Pero por si no tenía bastante escarmiento, aquel mismo día y durante el mismo paseo un señor mayor con sombrero pronuncia mi nombre a viva voz mientras nos cruzamos en un puente, obligándome a mirarlo y detenerme. Insiste en preguntarme si me llamo así. Esta vez la lucidez no acude en mi ayuda. Como le confieso que no lo reconozco, comienza a contarle a su acompañante que yo era compañero suyo del bachillerato, que era natal de un país caribeño y que, junto a otros colegiales, compartimos unos años de estudios y gamberradas. La descripción del contexto de mi adolescencia desempolvó mi memoria, y los rasgos de aquel hombre mayor se fueron aclarando hasta coincidir con los de un antiguo camarada de mocedad. Y otra vez la vejez de otros sirve de espejo de la propia. Por mucho que intentemos ignorar el paso del tiempo, engañando a nuestros sentidos de sus heridas, serán los otros los que harán, aun sin pretenderlo, que nos sintamos viejos, aunque la edad y sus síntomas hayan sido clementes con uno. Todo se confabula para que no olvidemos que los años no perdonan a nadie. Maldita sea.    
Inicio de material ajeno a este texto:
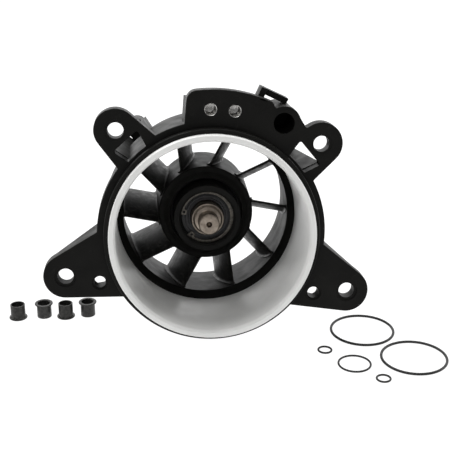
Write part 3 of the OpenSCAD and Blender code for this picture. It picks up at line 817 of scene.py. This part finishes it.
block(
    housing, HOOK_ANGLE, BRACKET_R + HOOK_GAP + 0.05, BRACKET_R + HOOK_GAP + HOOK_T - 0.05, EAR_T + 3,
    EAR_T + HOOK_W - 0.05, -HOOK_LEN / 2, HOOK_LEN / 2 - 0.5, 0.5,
)
piece("housing_moulding", housing, "pump_body", polymer, ["pump_housing"], flat_faces=True)
piece("flange_plate", front_plate(), "pump_body", polymer, flat_faces=True)


# ---- wear ring
ring = Shell()
turned(
    ring,
    rounded(
        [
            (BORE_R + RING_LEAD, RING_FRONT), (RING_R, RING_FRONT), (RING_R, RING_REAR),
            (BORE_R, RING_REAR), (BORE_R, RING_FRONT + 2 * RING_LEAD),
        ],
        [0.5, 0.8, 0.3, 0.3, 1.0],
        5,
        closed=True,
    ),
    288,
)
piece("wear_ring_liner", ring, "pump_body", white_polymer, ["wear_ring"])


# ---- hub and vanes
hub = Shell()
hub_corners = [
    (HUB_REAR_R - 0.9, HUB_END, 0), (HUB_REAR_R, HUB_END, 0.4), (HUB_R, HUB_FRONT, 0.5),
    (HUB_R - 0.8, HUB_FRONT - 0.6, 0.4), (HUB_R - 4, HUB_FRONT - 1.5, 0.4),
    (NOSE_R + 2.3, HUB_FRONT - 5, 0.5), (NOSE_R + 2.3, HUB_FRONT + 2, 0.4),
    (NOSE_R, HUB_FRONT + 2, 0.4), (NOSE_R, NOSE_FRONT, 0.6), (SEAL_BORE_R + 1.2, NOSE_FRONT, 0.3),
    (SEAL_BORE_R + 1.2, NOSE_FRONT + 0.5, 0.1), (SEAL_BORE_R, NOSE_FRONT + 1.2, 0.3),
    (SEAL_BORE_R, 51.9, 0.1), (SEAL_BORE_R + 1.4, 51.9, 0.1), (SEAL_BORE_R + 1.4, 53.5, 0.1),
    (SEAL_BORE_R, 53.5, 0.1), (SEAL_BORE_R, 64, 0.3), (BEARING_R - 4, 64, 0.3),
    (BEARING_R - 4, 70, 0.3), (BEARING_R, 70, 0.3), (BEARING_R, STACK_END, 0.1),
    (BEARING_R + 1.4, STACK_END, 0.1), (BEARING_R + 1.4, STACK_END + 1.6, 0.1),
    (BEARING_R, STACK_END + 1.6, 0.1), (BEARING_R, STACK_END + 2.55, 0.1),
    (BEARING_R + 0.4, STACK_END + 2.8, 0.1), (BEARING_R + 0.4, HUB_END, 0.4),
    (BEARING_R + 1.3, HUB_END, 0),
]
hub_rows = hub.sweep(
    turned_grid(cornered(hub_corners, 3), 192)
)
cone_bore = CONE_INSERT_R + 1.04
cone_wall = rounded(
    [
        (cone_bore + 0.6, HUB_END), (cone_bore, HUB_END), (cone_bore, HUB_END - CONE_INSERT_LEN),
        (0.02, HUB_END - CONE_INSERT_LEN),
    ],
    [0, 0.25, 0.1, 0],
    3,
)
rear_rims = [hub_rows[0], hub_rows[-1]]
for third in range(3):
    cut = hub.sweep(along_y(bored(polar(CONE_PITCH_R, 90 + 120 * third), cone_wall, 32)))
    hub.fan(cut[-1])
    rear_rims.append(cut[0])
hub.cap(rear_rims)
piece("hub_moulding", hub, "pump_body", polymer, ["stator_hub"], flat_faces=True)


def wall_radius(y, front_r, front_y, rear_r, rear_y):
    return front_r + (rear_r - front_r) * (y - front_y) / (rear_y - front_y)


def vane(shell, degrees):
    """A closed grid. Round the section, s runs from the front edge to the rear edge and back;
    the camber line moves sideways by the sweep times 1 - (1 - s)^2, and the half thickness is
    rounded to nothing at both edges. Along the span the section is carried outwards at the
    lean from the radius at its root, and near each wall it swells by a round fillet,
    f = R - sqrt(R^2 - (R - d)^2) at the distance d."""
    around = np.linspace(0, 2 * np.pi, 88, endpoint=False)
    s = (1 - np.cos(around)) / 2
    side = np.sign(np.sin(around) + 1e-12)
    body = 0.35 + 0.65 * np.sin(np.pi / 2 * np.minimum(1, s * 1.6 + 0.12))
    half = VANE_T / 2 * body * (1 - 0.45 * s**3)
    nose = np.sqrt(np.clip(1 - (1 - s / 0.025) ** 2, 0, 1)) * (s < 0.025) + (s >= 0.025)
    tail = np.sqrt(np.clip(1 - (1 - (1 - s) / 0.018) ** 2, 0, 1)) * (s > 0.982) + (s <= 0.982)
    half = half * nose * tail
    offset = VANE_SWEEP * (1 - (1 - s) ** 2)
    y = VANE_FRONT + VANE_LEN * s
    c, t = math.cos(VANE_LEAN), math.sin(VANE_LEAN)

    def span_to(wall):
        return np.sqrt(wall**2 - (offset - HUB_R * t) ** 2) - HUB_R * c

    low = span_to(wall_radius(y, HUB_R, HUB_FRONT, HUB_REAR_R, HUB_END))
    high = span_to(wall_radius(y, THROAT_R, THROAT_Y, EXIT_R, HOUSING_LEN))
    near = [-0.6, 0, 0.25, 0.55, 0.95, 1.5, VANE_ROOT, 4.0]
    rows = [low + step for step in near]
    rows += [low + 4.0 + share * (high - low - 8.0) for share in np.linspace(0, 1, 9)[1:-1]]
    rows += [high - step for step in reversed(near)]
    reach = np.stack(rows)
    wall_gap = np.maximum(np.minimum(reach - low, high - reach), 0.0)
    gap = np.clip(VANE_ROOT - wall_gap, 0, VANE_ROOT * 0.999)
    fillet = VANE_ROOT - np.sqrt(VANE_ROOT**2 - gap**2)
    grow = fillet * np.minimum(1, half / (0.2 * VANE_T))
    x = offset + side * (half + grow)
    place = turned_place(degrees)
    grid = np.stack(
        [HUB_R + reach * c - x * t, -(reach * t + x * c), np.broadcast_to(y, reach.shape)], -1
    )
    numbers = shell.sweep(place(grid))
    shell.fan(numbers[0])
    shell.fan(numbers[-1])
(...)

domingo, 3 de octubre de 2021

Por fin, octubre

Por fin ha llegado octubre, aunque desde finales de septiembre estuviera otoñando. Por fin el aire fresco tonificando el rostro, las nubes rompiendo la monotonía azul del cielo, los recuerdos infantiles de los días llorosos, la paleta de ocres y pardos en los árboles que se desnudan para invernal y esa mirada gris que contagia de nostalgia al pensamiento ensimismado. Al fin llega la temporada benigna que nos libera de la dictadura del sol y las playas para propiciarnos la aventura de pueblos, montañas, caminatas, paisajes y ventas con olor de lumbres, asados y charlas. De la tierra seca al verdor de caminos y laderas. De la arena ardiente al refrescante ambiente de los ríos que rumorean entre las rocas y los recodos de la ribera. Por fin llega octubre con su promesa otoñal de un año nuevo que se renueva plagado de esperanzas. Por fin.